Natürlich herrscht während der Sonntagsgottesdienste zurzeit eine sehr besondere Atmosphäre im Dom. Auch wenn nun 122 Besucher zur Messe und 100 zum Konzert zugelassen sind, ist die große Kirche gefühlt leer. Dabei ist es das Wesen der Liturgie, dass sich die Menschen versammeln. Der Musik fällt dabei die Aufgabe zu, die Menschen zu berühren und sie in ihrem Glauben zu stärken. Der jetzige Zustand ist und bleibt eine Notlösung. Ich hoffe, alles wird schon bald wieder so möglich sein, wie es eigentlich gedacht ist. Musik ist eine Sprache, sie will uns etwas sagen. Aber dafür bedarf es eines Echos, das nun mal die Gottesdienstbesucher sind. Insofern ist eine gestreamte Messe wie Telefonieren. Ein Telefonat ersetzt auch nicht den unmittelbaren Kontakt, das konkrete Treffen.

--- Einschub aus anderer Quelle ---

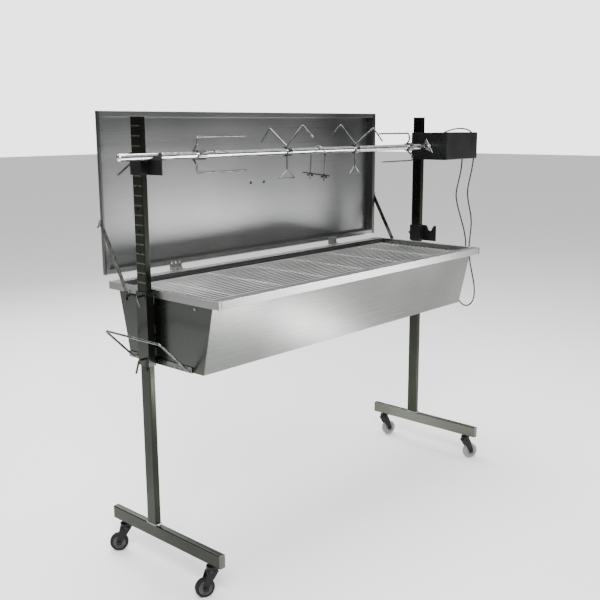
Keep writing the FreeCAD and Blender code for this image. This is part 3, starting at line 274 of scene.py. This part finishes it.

DOMRADIO.DE: Demnach ist Musik für Sie ein ganz wesentliches Kommunikationsmittel in der Liturgie?
Bönig: Zweifelsohne, auch wenn es so viele unterschiedliche Kommunikationswege zwischen Himmel und Erde gibt, die nicht zu erklären ist. Entscheidend ist doch, dass man weiß, dass die Menschen im Moment vor ihren Empfangsgeräten sitzen und mit einem verbunden sind – auch wenn sie nicht sichtbar sind. Aber man kann sie spüren und jeden Einzelnen erreichen. Das ist zwar ein nicht messbarer Zustand eines Dialogs, aber es ist ein Dialog. Das Herz sucht sich eben mitunter ganz andere Wege als die, die sich auf den ersten Blick offenbaren. Da habe ich grenzenloses Vertrauen.
Das Interview führte Beatrice Tomasetti.